--- start ---

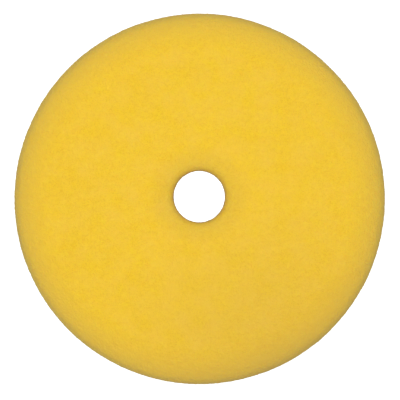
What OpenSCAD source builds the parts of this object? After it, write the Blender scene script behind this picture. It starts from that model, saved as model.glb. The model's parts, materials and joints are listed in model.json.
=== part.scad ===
// Round foam polishing pad with a centre hole and a hook-and-loop backing.
// The pad lies on its loop face. +Z is the pad's axis and points out of the working face.
// The origin is on that axis, in the plane of the loop face. Sizes are in millimetres.

/* [Pad] */
// Widest diameter of the foam
pad_d = 158.8; // [140:0.1:180]
// Thickness of the whole pad, from the loop face to the working face
pad_t = 25; // [24:0.5:32]
// Radius of the soft crown, where the working face starts to fall away
crown_r = 22; // [14:1:30]
// Slope at which the crown runs into the tighter round-over, in degrees
crown_slope = 38; // [10:1:40]
// Radius of the round-over between the crown and the rim
rim_r = 10; // [6:0.5:11]
// Slope of the rim from its widest point in to the loop face, in degrees
rim_taper = 15.6; // [4:0.1:20]

/* [Centre hole] */
// Diameter of the hole punched through every layer
hole_d = 22.2; // [16:0.1:30]
// How far the punch sat from the pad's axis, along X
hole_shift_x = -0.2; // [-1.5:0.1:1.5]
// How far the punch sat from the pad's axis, along Y
hole_shift_y = 1; // [-1.5:0.1:1.5]
// Radius of the softened edge where the hole meets the working face
hole_lip_r = 4; // [1:0.1:5]

/* [Backing] */
// Thickness of the adhesive film that bonds the cloth to the foam
film_t = 0.4; // [0.2:0.1:0.8]
// How far the film shrank back from the rim when it was melted
film_inset = 0.3; // [0:0.1:1]
// Thickness of the knitted base of the loop cloth
base_t = 0.6; // [0.4:0.1:1]
// Height of the raised loops that take the hooks of a backing plate
pile_t = 1.5; // [1:0.1:2.5]

/* [Hidden] */
$fn = 180;
pad_r = pad_d / 2;
hole_r = hole_d / 2;
base_z = pile_t;
film_z = base_z + base_t;
foam_z = film_z + film_t;
// Radius at which the flat of the working face ends and the crown begins
face_r = pad_r - rim_r - (crown_r - rim_r) * sin(crown_slope);
// Centre of the round-over, which lies on the line from the crown's centre to where they meet
arc_x = pad_r - rim_r;
arc_z = pad_t - crown_r + (crown_r - rim_r) * cos(crown_slope);
// Where the round-over runs out into the taper with no corner
taper_x = arc_x + rim_r * cos(rim_taper);
taper_z = arc_z - rim_r * sin(rim_taper);
// How far a cutter runs past the face that it opens
overrun = 1;

// Radius of the tapered rim at height z: the foam and the cloth are trimmed to one cone
function trim_r(z) = taper_x - (taper_z - z) * tan(rim_taper);

// Half of the foam's section, from the axis out to the rim
module foam_section() {
    centre = [arc_x, arc_z];
    // A point past the foam, on the line from both arcs' centres through the place where they meet
    past = centre + (rim_r + overrun) * [sin(crown_slope), cos(crown_slope)];
    above = pad_t + overrun;
    beside = pad_r + overrun;
    polygon([
        [0, foam_z],
        [trim_r(foam_z), foam_z],
        [taper_x, taper_z],
        centre,
        [face_r, arc_z],
        [face_r, pad_t],
        [0, pad_t],
    ]);
    intersection() {
        translate([face_r, pad_t - crown_r])
            circle(r = crown_r);
        polygon([[face_r, arc_z], centre, past, [past.x, above], [face_r, above]]);
    }
    intersection() {
        translate(centre)
            circle(r = rim_r);
        polygon([centre, [taper_x, taper_z], [beside, taper_z], [beside, above], [past.x, above], past]);
    }
}

// The punch that opens the centre hole through every layer
module punch() {
    translate([hole_shift_x, hole_shift_y, -overrun])
        cylinder(r = hole_r, h = pad_t + 2 * overrun);
}

// The foam that is missing above the softened lip of the hole
module lip_cut() {
    translate([hole_shift_x, hole_shift_y, pad_t - hole_lip_r])
        rotate_extrude()
            difference() {
                translate([hole_r - overrun, 0])
                    square(hole_lip_r + overrun);
                translate([hole_r + hole_lip_r, 0])
                    circle(r = hole_lip_r);
            }
}

// One punched layer of the backing, between heights low and high
module backing_layer(low, high, inset = 0) {
    difference() {
        translate([0, 0, low])
            cylinder(r1 = trim_r(low) - inset, r2 = trim_r(high) - inset, h = high - low);
        punch();
    }
}

module foam_disc() {
    color("gold")
        difference() {
            rotate_extrude()
                foam_section();
            punch();
            lip_cut();
        }
}

module bond_film() {
    color("ivory")
        backing_layer(film_z, foam_z, film_inset);
}

module loop_base() {
    color("dimgray")
        backing_layer(base_z, film_z);
}

module loop_pile() {
    color("gray")
        backing_layer(0, base_z);
}

foam_disc();
bond_film();
loop_base();
loop_pile();
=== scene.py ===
"""The looks of a round foam polishing pad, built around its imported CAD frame.

The pad lies on its loop face. A disc of open-cell foam, with a crowned rim and a punched centre hole, is
bonded by a melted adhesive film to a loop cloth, whose raised loops take the hooks of a backing plate.
"""

from __future__ import annotations

import json
import logging
import math
from collections.abc import Callable, Sequence
from dataclasses import dataclass, field
from enum import Enum

import bpy
import numpy as np
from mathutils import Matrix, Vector

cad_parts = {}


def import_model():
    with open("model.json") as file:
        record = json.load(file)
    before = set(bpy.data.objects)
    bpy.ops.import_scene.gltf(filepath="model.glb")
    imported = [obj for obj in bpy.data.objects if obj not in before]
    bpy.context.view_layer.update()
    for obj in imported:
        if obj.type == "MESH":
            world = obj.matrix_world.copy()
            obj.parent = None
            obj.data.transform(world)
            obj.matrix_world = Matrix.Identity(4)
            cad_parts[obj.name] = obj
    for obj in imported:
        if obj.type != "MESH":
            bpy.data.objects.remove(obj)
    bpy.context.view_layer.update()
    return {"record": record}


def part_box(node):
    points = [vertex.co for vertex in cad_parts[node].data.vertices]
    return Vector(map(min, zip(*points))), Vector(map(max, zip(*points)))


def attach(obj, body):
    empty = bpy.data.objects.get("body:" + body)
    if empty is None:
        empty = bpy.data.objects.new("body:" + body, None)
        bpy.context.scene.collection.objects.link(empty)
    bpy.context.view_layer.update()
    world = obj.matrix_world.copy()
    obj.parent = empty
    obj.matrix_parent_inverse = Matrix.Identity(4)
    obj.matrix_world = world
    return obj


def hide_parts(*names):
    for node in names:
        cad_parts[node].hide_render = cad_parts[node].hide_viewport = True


LOG = logging.getLogger("pad")
MM = 0.001
# Places closer than this count as one when vertices are picked
HAIR = 0.01 * MM
# Corners closer than this are taken for one when a mesh is cut
TOUCH = 0.0003 * MM
# Bevel profile of a round corner
ROUND = 0.5
BODY = "root"
Colour = tuple[float, float, float, float]


# ---------------------------------------------------------------------------------------------------------
# The bench: modelling moves that every sub-assembly shares
# ---------------------------------------------------------------------------------------------------------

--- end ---

■ **What to do**:
Set down the lines above as they stand, starting with the first line and ending with the line that contains "rim_taper = 15.6; // [4:0.1:20]".

■ **Exercise response**:
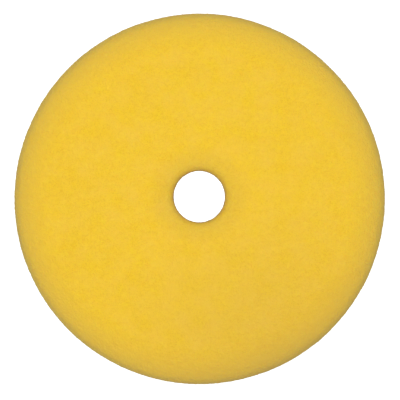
What OpenSCAD source builds the parts of this object? After it, write the Blender scene script behind this picture. It starts from that model, saved as model.glb. The model's parts, materials and joints are listed in model.json.
=== part.scad ===
// Round foam polishing pad with a centre hole and a hook-and-loop backing.
// The pad lies on its loop face. +Z is the pad's axis and points out of the working face.
// The origin is on that axis, in the plane of the loop face. Sizes are in millimetres.

/* [Pad] */
// Widest diameter of the foam
pad_d = 158.8; // [140:0.1:180]
// Thickness of the whole pad, from the loop face to the working face
pad_t = 25; // [24:0.5:32]
// Radius of the soft crown, where the working face starts to fall away
crown_r = 22; // [14:1:30]
// Slope at which the crown runs into the tighter round-over, in degrees
crown_slope = 38; // [10:1:40]
// Radius of the round-over between the crown and the rim
rim_r = 10; // [6:0.5:11]
// Slope of the rim from its widest point in to the loop face, in degrees
rim_taper = 15.6; // [4:0.1:20]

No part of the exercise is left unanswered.